Wholesale Electricity Rates Continue to Fall
Despite the fact that new capacity generation is coming largely from renewable energy sources, it is cheap natural gas that continues to put downward pressure on electricity rates. Monthly wholesale prices for 2016 were lower than 2015; driven largely by lower natural gas prices. The cost of natural gas delivered to power generators was 17% lower for the first 10 months of 2016.
Low rates for natural gas also contributed to an increased reliance on natural gas for electricity generation. 2016 saw, first the first time, natural gas surpass coal for electricity nationwide. Although, in Texas this has been the case for a number of years.
Texas Sets Another Record For Wind Power
Texas has set a new record for electricity generated from wind. On November 27th 2016, the ERCOT system saw more than 15,000 megawatts of electricity provided to the grid from wind turbines.
The amount represented about 45% of the spot demand for power in the grid in the afternoon.
“We saw high wind output throughout the day, ranging from just over 10,000 MW during the late night hours to this peak output during the noon hour,” said ERCOT Senior Director of System Operations Dan Woodfin. “Over the years, ERCOT has taken a number of steps, such as improving renewable generation forecasts, to allow us to operate the grid reliably on days like this.”
During the period, total output from wind approach the system capacity of 17,000 MW.
Electricity-Related Complaints Continue Downward Trend In Post-Deregulation Texas Market
Over the last fiscal year Texans filed 4,835 electricity-related inquiries or complaints according to the Texas Coalition for Affordable Power. This represents a significant drop from the previous post-deregulation low set last year, where the Public Utility Commission registered 6,973 inquiries or complaints.
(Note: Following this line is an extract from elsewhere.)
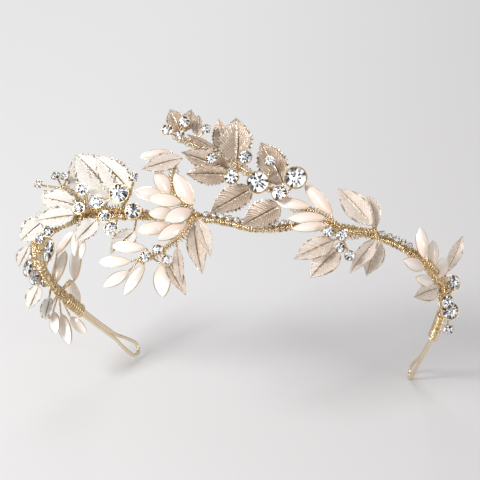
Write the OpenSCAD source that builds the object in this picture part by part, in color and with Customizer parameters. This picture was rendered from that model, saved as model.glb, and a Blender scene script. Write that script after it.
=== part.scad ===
// Bridal tiara: a flat-fronted horseshoe band of two wound wires, sprung open by
// two bare hairpins, with seven wired sprays of leaves, petals and set stones.
// Places on the band are [along, up, out]: millimetres along the wire from the
// middle of the front (negative to the left), up from the plane of the band, and
// out from the wire, away from the head.

/* [Band] */
// Length of the nearly straight front, each side of its middle
front_run = 40; // [34:1:48]
// Length of the temple bend, each side
temple_run = 40; // [34:1:48]
// Length of the side run behind the temple
side_run = 44; // [37:1:52]
// Length of the back run, which ends in the hairpin's loop
back_run = 54; // [50:1:64]
// Turn of the left front, temple, side and back runs, in degrees
left_turns = [6, 61, 42, 15]; // [0:1:90]
// Turn of the right front, temple, side and back runs, in degrees
right_turns = [3, 65, 33, 10]; // [0:1:90]
// Depth of the dip in the front of the band, under the tall spray
band_dip = 2.5; // [0:0.5:4]
// Distance from the middle of the head opening forward to the band
front_reach = 62; // [52:1:74]
// Tilt of the band's plane when it stands as worn, front up
band_tilt = 50; // [0:1:60]
// Diameter of each of the two band wires
band_wire_d = 1.2; // [1:0.04:1.44]
// Distance between the middles of the two wires
wire_pitch = 1.7; // [1.6:0.05:2]
// Wall of the fine wire wound round the band wires
winding_wall = 0.4; // [0.3:0.05:0.5]
// Clearance between the band wires and what is wound round them
winding_clear = 0.05; // [0.03:0.01:0.1]

/* [Hairpins] */
// Length of each bare hairpin, from its binding to the tip of its loop
pin_reach = 38; // [32:1:46]
// Diameter of the hairpin wire
pin_wire_d = 1.2; // [1:0.04:1.44]
// Width of the loop, between the middles of its wires
loop_w = 5.5; // [4.6:0.1:6.6]
// Length of the loop
loop_len = 15; // [12.5:0.5:18]
// Length of hairpin held inside the mouth of its binding
pin_seat = 1.2; // [1:0.1:1.4]
// Room round the hairpin in its binding, in which it springs open and closed
spring_room = 0.4; // [0.35:0.05:0.5]
// Length of the binding at the left hairpin
left_binding_len = 11; // [9:1:14]
// Length of the binding at the right hairpin
right_binding_len = 20; // [16:1:24]
// Wall of the bindings
binding_wall = 0.5; // [0.4:0.05:0.6]

/* [Leaves and petals] */
// Thickness of a stamped leaf
leaf_t = 0.4; // [0.35:0.05:0.5]
// Depth of the fold along a leaf's midrib, as a share of its width
leaf_fold = 0.1; // [0:0.01:0.14]
// Height of a petal's crowned face above its rim
petal_crown = 0.6; // [0.5:0.05:0.75]
// Depth of a petal's body below its rim
petal_depth = 0.3; // [0.25:0.05:0.4]
// Thickness of the gold back behind a petal
back_t = 0.3; // [0.25:0.05:0.4]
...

Data from the PUC shows a drop across nine different categories of complaints, with only one category seeing an increase. The data from this year confirms the on-going trend of higher responsiveness and customer satisfaction in Texas’s deregulated retail energy market.
A Continuing Trend Based On Increased Customer Satisfaction
The almost 31% drop in electricity-related inquiries and complaints registered between 2015 and 2016 is the second largest drop so far recorded. Two of the main factors influencing this trend are lower energy prices and a growing familiarity with the conditions and providers of the deregulated market. Also, two major sources of complaints, Sharyland Utility and the installation of advanced meters, are no longer the source of as much dissatisfaction among customers.
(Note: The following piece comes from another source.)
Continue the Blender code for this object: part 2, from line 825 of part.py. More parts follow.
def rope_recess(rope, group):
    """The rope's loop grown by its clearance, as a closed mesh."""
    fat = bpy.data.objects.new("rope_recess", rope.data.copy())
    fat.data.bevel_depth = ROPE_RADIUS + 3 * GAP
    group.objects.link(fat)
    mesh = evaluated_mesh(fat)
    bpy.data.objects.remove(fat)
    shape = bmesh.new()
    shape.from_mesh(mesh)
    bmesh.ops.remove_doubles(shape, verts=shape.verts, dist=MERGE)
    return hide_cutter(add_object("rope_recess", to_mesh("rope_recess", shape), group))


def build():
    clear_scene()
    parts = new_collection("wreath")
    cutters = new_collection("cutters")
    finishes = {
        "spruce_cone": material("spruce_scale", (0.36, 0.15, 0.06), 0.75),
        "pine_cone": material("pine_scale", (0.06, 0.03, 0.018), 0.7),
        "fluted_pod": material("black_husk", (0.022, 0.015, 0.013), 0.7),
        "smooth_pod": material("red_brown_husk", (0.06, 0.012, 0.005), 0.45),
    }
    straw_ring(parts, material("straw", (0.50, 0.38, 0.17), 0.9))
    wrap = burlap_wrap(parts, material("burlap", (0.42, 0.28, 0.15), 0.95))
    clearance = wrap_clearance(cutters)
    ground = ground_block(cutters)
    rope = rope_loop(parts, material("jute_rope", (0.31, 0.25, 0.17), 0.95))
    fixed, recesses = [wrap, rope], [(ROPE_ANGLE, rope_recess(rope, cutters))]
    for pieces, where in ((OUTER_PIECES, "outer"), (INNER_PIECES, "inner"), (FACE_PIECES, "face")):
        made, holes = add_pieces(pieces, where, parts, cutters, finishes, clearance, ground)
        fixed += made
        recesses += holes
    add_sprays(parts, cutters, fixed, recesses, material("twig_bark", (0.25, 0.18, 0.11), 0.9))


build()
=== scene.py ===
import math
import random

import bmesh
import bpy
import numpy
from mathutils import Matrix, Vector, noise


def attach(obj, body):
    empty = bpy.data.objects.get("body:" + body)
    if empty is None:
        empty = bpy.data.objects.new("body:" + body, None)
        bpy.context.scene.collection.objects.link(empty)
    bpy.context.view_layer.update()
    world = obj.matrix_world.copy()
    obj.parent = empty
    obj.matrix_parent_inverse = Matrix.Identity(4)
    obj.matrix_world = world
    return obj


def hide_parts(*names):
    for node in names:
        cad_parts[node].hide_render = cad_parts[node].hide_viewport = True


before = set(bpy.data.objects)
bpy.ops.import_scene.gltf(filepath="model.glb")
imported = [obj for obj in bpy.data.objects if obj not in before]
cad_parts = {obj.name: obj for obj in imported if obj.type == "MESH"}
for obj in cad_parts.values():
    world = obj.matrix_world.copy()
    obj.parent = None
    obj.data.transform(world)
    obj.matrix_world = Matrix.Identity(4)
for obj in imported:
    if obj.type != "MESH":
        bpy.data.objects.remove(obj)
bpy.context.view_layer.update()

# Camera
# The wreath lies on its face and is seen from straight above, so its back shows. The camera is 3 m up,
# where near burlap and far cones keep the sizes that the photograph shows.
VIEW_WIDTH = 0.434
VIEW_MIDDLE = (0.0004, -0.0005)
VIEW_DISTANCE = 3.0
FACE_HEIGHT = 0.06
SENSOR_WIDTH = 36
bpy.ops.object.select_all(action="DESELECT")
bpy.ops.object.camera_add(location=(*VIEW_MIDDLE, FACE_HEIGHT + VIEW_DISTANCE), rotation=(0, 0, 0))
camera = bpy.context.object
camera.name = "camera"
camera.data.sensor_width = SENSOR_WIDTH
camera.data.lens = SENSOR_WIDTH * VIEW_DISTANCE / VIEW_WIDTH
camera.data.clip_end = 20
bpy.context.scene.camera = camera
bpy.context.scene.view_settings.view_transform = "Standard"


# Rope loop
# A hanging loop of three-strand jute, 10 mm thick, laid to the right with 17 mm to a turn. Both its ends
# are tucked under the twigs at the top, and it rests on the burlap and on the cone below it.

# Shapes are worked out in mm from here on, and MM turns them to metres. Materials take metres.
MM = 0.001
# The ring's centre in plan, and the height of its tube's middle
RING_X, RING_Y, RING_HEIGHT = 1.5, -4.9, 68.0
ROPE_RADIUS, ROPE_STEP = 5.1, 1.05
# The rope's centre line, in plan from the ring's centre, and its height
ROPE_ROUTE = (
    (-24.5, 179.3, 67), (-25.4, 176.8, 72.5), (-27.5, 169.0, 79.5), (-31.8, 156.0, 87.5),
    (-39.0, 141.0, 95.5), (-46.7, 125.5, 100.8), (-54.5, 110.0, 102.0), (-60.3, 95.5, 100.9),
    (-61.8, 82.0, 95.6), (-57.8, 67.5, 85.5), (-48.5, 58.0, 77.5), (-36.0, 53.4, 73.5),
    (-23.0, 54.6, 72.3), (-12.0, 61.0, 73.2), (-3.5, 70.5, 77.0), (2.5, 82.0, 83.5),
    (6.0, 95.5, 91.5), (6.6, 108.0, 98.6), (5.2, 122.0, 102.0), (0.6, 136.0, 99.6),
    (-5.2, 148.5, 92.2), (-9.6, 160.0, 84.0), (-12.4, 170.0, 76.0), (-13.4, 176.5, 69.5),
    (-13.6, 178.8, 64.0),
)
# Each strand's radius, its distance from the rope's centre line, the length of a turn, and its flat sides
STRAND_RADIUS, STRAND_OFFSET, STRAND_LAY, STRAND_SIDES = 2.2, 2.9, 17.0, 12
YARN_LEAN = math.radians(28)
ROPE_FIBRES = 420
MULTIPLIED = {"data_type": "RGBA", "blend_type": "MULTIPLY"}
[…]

The PUC registered a fall in almost every category of electricity-related complaints over the 2015 fiscal year. This falling rate of complaints includes a number of major categories of complaints, such as provision of service complaints, meter complaints and complaints related to switch-holds, the blocking of electric service for residences.
The data for 2015 suggests that customer satisfaction continues to see significant improvements across the state of Texas. The last three fiscal years in particular are registering increasing levels of customer satisfaction. While the data still shows a higher number of inquiries and complaints than pre-deregulation levels, the strong and on-going trend suggests that levels may soon approach their pre-deregulation lows.
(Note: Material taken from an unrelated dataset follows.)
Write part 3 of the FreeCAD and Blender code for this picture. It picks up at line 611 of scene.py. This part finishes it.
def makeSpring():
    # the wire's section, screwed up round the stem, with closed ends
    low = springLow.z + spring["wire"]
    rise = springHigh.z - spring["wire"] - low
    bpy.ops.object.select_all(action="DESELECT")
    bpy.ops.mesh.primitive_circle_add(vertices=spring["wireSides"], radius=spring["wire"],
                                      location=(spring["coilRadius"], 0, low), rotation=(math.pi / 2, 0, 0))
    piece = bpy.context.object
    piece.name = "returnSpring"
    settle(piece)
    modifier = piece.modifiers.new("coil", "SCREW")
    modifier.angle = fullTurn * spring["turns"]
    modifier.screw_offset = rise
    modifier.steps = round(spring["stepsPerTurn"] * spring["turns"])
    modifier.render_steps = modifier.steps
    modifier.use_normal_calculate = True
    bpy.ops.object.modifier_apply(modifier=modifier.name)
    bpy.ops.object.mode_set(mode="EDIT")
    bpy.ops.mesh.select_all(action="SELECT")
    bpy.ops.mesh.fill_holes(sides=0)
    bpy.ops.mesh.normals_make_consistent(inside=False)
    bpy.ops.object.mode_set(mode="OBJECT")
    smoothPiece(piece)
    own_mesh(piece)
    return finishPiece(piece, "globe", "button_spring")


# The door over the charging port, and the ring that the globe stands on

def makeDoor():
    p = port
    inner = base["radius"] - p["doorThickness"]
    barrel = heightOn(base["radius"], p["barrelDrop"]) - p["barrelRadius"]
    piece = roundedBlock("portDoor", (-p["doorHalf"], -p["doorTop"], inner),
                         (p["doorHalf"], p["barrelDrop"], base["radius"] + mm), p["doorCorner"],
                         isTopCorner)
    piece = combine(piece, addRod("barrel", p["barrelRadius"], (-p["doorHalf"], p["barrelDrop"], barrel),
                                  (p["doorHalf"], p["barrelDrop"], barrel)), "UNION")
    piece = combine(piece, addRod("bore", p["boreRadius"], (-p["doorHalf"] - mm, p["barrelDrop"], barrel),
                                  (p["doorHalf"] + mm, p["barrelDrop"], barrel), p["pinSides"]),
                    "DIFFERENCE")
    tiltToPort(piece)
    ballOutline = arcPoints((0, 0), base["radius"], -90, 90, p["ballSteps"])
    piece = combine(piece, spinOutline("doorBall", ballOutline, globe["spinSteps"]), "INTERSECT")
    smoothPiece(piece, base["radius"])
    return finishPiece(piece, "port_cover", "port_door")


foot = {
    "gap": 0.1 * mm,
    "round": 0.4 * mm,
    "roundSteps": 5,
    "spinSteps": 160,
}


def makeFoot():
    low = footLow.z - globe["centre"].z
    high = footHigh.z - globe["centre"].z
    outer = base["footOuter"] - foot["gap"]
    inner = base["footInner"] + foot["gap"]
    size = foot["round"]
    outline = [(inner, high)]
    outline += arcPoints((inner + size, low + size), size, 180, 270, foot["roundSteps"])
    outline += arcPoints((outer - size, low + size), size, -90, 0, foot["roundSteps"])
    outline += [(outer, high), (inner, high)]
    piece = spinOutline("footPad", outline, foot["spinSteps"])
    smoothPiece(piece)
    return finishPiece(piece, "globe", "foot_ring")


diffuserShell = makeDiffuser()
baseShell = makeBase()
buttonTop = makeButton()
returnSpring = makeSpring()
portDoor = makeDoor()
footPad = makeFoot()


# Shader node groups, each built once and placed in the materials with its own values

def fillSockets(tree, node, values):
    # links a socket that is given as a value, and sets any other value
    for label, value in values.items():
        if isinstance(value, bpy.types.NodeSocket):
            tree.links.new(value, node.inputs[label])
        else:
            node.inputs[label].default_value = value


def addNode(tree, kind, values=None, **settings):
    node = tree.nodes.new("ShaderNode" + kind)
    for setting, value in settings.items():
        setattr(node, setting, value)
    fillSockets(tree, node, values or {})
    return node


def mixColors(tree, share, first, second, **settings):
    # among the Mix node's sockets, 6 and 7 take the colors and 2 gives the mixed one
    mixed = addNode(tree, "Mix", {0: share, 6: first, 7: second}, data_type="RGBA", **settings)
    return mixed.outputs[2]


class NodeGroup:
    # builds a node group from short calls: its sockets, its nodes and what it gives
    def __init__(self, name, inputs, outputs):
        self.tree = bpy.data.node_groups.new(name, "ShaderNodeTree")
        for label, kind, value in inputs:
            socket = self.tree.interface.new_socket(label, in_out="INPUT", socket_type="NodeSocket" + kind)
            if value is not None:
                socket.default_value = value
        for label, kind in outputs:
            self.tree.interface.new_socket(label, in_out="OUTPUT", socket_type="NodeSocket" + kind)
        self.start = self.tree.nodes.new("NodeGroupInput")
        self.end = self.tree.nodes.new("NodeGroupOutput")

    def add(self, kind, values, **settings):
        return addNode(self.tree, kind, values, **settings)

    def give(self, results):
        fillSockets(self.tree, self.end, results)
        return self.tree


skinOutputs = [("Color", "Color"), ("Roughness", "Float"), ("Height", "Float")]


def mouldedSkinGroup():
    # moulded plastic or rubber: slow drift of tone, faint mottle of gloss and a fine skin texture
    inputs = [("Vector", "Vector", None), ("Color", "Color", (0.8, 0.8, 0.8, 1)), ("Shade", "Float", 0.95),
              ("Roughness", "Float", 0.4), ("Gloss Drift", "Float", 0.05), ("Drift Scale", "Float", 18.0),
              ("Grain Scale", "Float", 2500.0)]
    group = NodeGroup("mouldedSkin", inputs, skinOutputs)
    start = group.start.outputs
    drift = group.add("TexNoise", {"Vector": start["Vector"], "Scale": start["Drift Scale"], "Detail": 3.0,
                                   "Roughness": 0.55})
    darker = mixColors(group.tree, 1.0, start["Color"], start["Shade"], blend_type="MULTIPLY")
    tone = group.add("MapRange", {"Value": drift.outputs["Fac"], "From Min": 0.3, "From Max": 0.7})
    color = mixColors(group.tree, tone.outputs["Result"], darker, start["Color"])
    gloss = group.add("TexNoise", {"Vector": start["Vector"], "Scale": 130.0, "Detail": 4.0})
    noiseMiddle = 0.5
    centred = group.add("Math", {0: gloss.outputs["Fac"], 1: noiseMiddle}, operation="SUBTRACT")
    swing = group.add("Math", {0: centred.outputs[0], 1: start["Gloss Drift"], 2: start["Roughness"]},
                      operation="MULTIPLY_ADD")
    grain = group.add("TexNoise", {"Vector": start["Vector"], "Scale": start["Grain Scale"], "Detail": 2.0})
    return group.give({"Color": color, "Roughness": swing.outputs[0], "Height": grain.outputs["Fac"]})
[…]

Cheap Natural Gas Leads to Falling Consumer Electricity Rates
Plunging oil prices may have hit some energy companies hard and have some oil-producing nations worried about their budget deficits, but it has been a boon to the average American consumer as electricity rates have dropped 1% nationwide to an average of 12.4 cents per kilowatt hour, the first nationwide decline in energy prices in decades.
As developed nations move away from burning dirty coal for energy as a result of the efforts to meet international greenhouse emission caps, cleaner burning natural gas plants and alternative energy sources (wind, sun, geothermal, etc) are filling in the gaps. Natural gas is now the major source of fuel for energy producing plants, and a 28% drop in the price of natural gas for energy producers over the first half of the year has translated into big gains for consumers nationwide.
However, the replacement of coal burning plants with plants that use natural gas and a plunging price in hydrocarbons is not the entire story. Solar and wind energy in particular continue to become more efficient with advancing technologies, and are taking an increasing share of national, and international, energy production. This year the United Kingdom produced more energy from solar panels than from burning coal, and marked the first day since 1882 that no energy was produced from the burning of coal across the entire nation.
The state of Texas has enjoyed an even greater drop in consumer electricity prices, down 6% to 11 cents per kilowatt hour, thanks to easy access to plentiful supplies of cheap natural gas and a deregulated market. The deregulated market has allowed producers to adjust their prices sooner to reflect the lower cost of natural gas, and then pass these savings on to the consumer.
New England, which has a similar share to Texas of energy produced by natural gas, saw a similar decline in electricity rates over the year. However, the biggest decline of 12% was observed in the state of Hawaii, which uses oil for the vast majority of its energy production. The steep decline in the price of oil helped to bring electricity rates down substantially, albeit from a position that was far above the national average as a result of the state’s remote location and the difficulties that its geography causes for the installation of energy infrastructure.
Coal’s Importance To Texas Electricity Continues To Decline
The use of coal to generate electricity in Texas continues to slide. Just ten years ago, half of the electricity in Texas came from the burning of coal. Today, coal only contributes 20%.
Why the huge drop off? The two main factors are natural gas and wind energy, with solar and hydro also playing a part.
Texas is by far the largest producer of natural gas in the U.S., more than doubling the production of the #2 state, Pennsylvania. Texas is now producing so much natural gas, that a pipeline is being built that will send a significant amount of natural gas to Mexico to be used by their electricity generators.
Texas also produces more electricity via wind energy than any other state. There have already been days when the state saw more electricity produced from wind than from coal.
It is expected that by 2020, more than half of all coal-burning power plants in Texas will be shuttered.